[Begin Data extract]

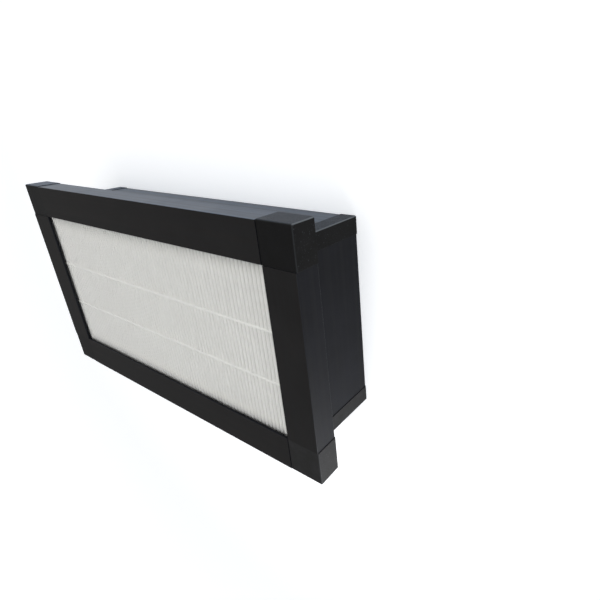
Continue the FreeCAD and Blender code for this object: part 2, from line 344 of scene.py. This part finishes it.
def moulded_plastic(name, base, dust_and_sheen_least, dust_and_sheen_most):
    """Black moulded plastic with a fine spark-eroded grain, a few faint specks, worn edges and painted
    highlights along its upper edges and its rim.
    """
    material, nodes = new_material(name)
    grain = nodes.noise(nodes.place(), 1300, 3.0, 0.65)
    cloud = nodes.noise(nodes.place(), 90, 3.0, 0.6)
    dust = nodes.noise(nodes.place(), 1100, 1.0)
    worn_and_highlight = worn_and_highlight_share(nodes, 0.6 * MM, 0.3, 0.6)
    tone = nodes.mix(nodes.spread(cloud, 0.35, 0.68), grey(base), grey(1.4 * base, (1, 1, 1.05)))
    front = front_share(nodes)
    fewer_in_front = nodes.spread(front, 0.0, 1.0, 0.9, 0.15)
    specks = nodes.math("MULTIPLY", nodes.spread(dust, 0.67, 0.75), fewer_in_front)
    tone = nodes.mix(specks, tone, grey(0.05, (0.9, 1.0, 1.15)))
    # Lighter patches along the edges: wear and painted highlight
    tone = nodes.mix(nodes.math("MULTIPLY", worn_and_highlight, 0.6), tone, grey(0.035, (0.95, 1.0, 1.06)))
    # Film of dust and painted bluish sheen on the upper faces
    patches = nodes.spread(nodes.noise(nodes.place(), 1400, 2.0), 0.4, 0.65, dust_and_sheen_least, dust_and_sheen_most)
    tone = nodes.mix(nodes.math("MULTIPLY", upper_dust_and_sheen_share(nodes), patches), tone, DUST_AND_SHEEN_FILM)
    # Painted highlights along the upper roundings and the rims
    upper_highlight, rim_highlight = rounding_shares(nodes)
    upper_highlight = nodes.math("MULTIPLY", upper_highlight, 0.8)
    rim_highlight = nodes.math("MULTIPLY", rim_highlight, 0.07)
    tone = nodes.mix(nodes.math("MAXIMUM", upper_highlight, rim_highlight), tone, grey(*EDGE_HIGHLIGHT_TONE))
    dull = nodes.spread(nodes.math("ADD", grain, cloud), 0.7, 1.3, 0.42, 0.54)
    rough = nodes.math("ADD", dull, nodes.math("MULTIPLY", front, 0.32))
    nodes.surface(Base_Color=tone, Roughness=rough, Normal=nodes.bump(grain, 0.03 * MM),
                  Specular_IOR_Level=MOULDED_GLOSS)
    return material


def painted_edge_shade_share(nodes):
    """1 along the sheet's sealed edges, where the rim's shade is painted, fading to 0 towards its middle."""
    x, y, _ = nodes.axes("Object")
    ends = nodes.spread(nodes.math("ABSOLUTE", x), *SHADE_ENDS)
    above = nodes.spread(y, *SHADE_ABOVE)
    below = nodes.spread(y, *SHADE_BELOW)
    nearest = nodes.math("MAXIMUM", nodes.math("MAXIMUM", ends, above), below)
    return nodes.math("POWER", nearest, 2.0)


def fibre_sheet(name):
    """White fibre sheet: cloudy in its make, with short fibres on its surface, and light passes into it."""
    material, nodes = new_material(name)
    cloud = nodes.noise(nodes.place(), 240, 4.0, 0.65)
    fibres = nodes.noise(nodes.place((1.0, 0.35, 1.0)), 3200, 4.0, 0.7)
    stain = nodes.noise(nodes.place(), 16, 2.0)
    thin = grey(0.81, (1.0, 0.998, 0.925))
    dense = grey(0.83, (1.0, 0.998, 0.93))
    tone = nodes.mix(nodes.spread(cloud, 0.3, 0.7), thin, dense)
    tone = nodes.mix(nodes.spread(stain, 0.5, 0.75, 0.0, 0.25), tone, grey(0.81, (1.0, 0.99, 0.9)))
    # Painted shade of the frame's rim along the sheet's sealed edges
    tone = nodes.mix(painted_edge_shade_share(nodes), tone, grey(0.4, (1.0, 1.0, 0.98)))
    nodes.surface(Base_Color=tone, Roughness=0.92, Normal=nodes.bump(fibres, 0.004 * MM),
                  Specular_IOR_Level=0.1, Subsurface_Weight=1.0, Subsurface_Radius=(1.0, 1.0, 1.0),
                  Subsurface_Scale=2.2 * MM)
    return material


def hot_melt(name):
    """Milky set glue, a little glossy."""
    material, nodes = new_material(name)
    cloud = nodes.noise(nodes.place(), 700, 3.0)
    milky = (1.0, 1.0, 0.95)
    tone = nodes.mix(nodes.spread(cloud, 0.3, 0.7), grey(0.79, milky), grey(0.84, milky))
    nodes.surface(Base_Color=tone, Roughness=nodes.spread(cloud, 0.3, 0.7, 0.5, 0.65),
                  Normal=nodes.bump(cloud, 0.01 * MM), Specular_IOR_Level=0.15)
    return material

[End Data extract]

Extract the complete listing verbatim.

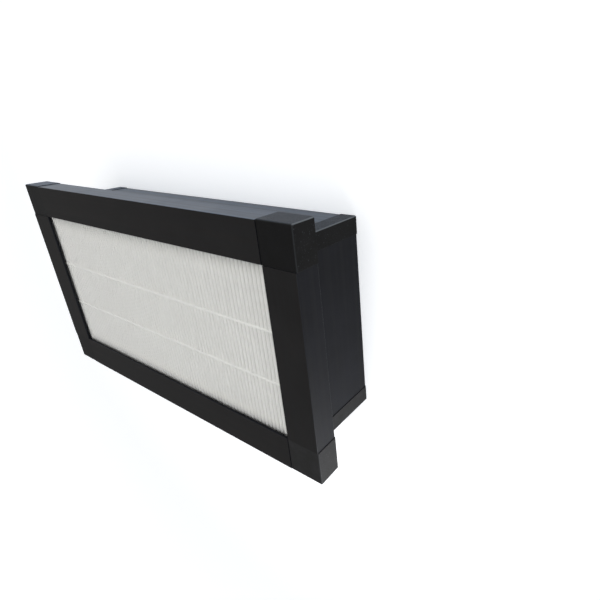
Continue the FreeCAD and Blender code for this object: part 2, from line 344 of scene.py. This part finishes it.
def moulded_plastic(name, base, dust_and_sheen_least, dust_and_sheen_most):
    """Black moulded plastic with a fine spark-eroded grain, a few faint specks, worn edges and painted
    highlights along its upper edges and its rim.
    """
    material, nodes = new_material(name)
    grain = nodes.noise(nodes.place(), 1300, 3.0, 0.65)
    cloud = nodes.noise(nodes.place(), 90, 3.0, 0.6)
    dust = nodes.noise(nodes.place(), 1100, 1.0)
    worn_and_highlight = worn_and_highlight_share(nodes, 0.6 * MM, 0.3, 0.6)
    tone = nodes.mix(nodes.spread(cloud, 0.35, 0.68), grey(base), grey(1.4 * base, (1, 1, 1.05)))
    front = front_share(nodes)
    fewer_in_front = nodes.spread(front, 0.0, 1.0, 0.9, 0.15)
    specks = nodes.math("MULTIPLY", nodes.spread(dust, 0.67, 0.75), fewer_in_front)
    tone = nodes.mix(specks, tone, grey(0.05, (0.9, 1.0, 1.15)))
    # Lighter patches along the edges: wear and painted highlight
    tone = nodes.mix(nodes.math("MULTIPLY", worn_and_highlight, 0.6), tone, grey(0.035, (0.95, 1.0, 1.06)))
    # Film of dust and painted bluish sheen on the upper faces
    patches = nodes.spread(nodes.noise(nodes.place(), 1400, 2.0), 0.4, 0.65, dust_and_sheen_least, dust_and_sheen_most)
    tone = nodes.mix(nodes.math("MULTIPLY", upper_dust_and_sheen_share(nodes), patches), tone, DUST_AND_SHEEN_FILM)
    # Painted highlights along the upper roundings and the rims
    upper_highlight, rim_highlight = rounding_shares(nodes)
    upper_highlight = nodes.math("MULTIPLY", upper_highlight, 0.8)
    rim_highlight = nodes.math("MULTIPLY", rim_highlight, 0.07)
    tone = nodes.mix(nodes.math("MAXIMUM", upper_highlight, rim_highlight), tone, grey(*EDGE_HIGHLIGHT_TONE))
    dull = nodes.spread(nodes.math("ADD", grain, cloud), 0.7, 1.3, 0.42, 0.54)
    rough = nodes.math("ADD", dull, nodes.math("MULTIPLY", front, 0.32))
    nodes.surface(Base_Color=tone, Roughness=rough, Normal=nodes.bump(grain, 0.03 * MM),
                  Specular_IOR_Level=MOULDED_GLOSS)
    return material


def painted_edge_shade_share(nodes):
    """1 along the sheet's sealed edges, where the rim's shade is painted, fading to 0 towards its middle."""
    x, y, _ = nodes.axes("Object")
    ends = nodes.spread(nodes.math("ABSOLUTE", x), *SHADE_ENDS)
    above = nodes.spread(y, *SHADE_ABOVE)
    below = nodes.spread(y, *SHADE_BELOW)
    nearest = nodes.math("MAXIMUM", nodes.math("MAXIMUM", ends, above), below)
    return nodes.math("POWER", nearest, 2.0)


def fibre_sheet(name):
    """White fibre sheet: cloudy in its make, with short fibres on its surface, and light passes into it."""
    material, nodes = new_material(name)
    cloud = nodes.noise(nodes.place(), 240, 4.0, 0.65)
    fibres = nodes.noise(nodes.place((1.0, 0.35, 1.0)), 3200, 4.0, 0.7)
    stain = nodes.noise(nodes.place(), 16, 2.0)
    thin = grey(0.81, (1.0, 0.998, 0.925))
    dense = grey(0.83, (1.0, 0.998, 0.93))
    tone = nodes.mix(nodes.spread(cloud, 0.3, 0.7), thin, dense)
    tone = nodes.mix(nodes.spread(stain, 0.5, 0.75, 0.0, 0.25), tone, grey(0.81, (1.0, 0.99, 0.9)))
    # Painted shade of the frame's rim along the sheet's sealed edges
    tone = nodes.mix(painted_edge_shade_share(nodes), tone, grey(0.4, (1.0, 1.0, 0.98)))
    nodes.surface(Base_Color=tone, Roughness=0.92, Normal=nodes.bump(fibres, 0.004 * MM),
                  Specular_IOR_Level=0.1, Subsurface_Weight=1.0, Subsurface_Radius=(1.0, 1.0, 1.0),
                  Subsurface_Scale=2.2 * MM)
    return material


def hot_melt(name):
    """Milky set glue, a little glossy."""
    material, nodes = new_material(name)
    cloud = nodes.noise(nodes.place(), 700, 3.0)
    milky = (1.0, 1.0, 0.95)
    tone = nodes.mix(nodes.spread(cloud, 0.3, 0.7), grey(0.79, milky), grey(0.84, milky))
    nodes.surface(Base_Color=tone, Roughness=nodes.spread(cloud, 0.3, 0.7, 0.5, 0.65),
                  Normal=nodes.bump(cloud, 0.01 * MM), Specular_IOR_Level=0.15)
    return material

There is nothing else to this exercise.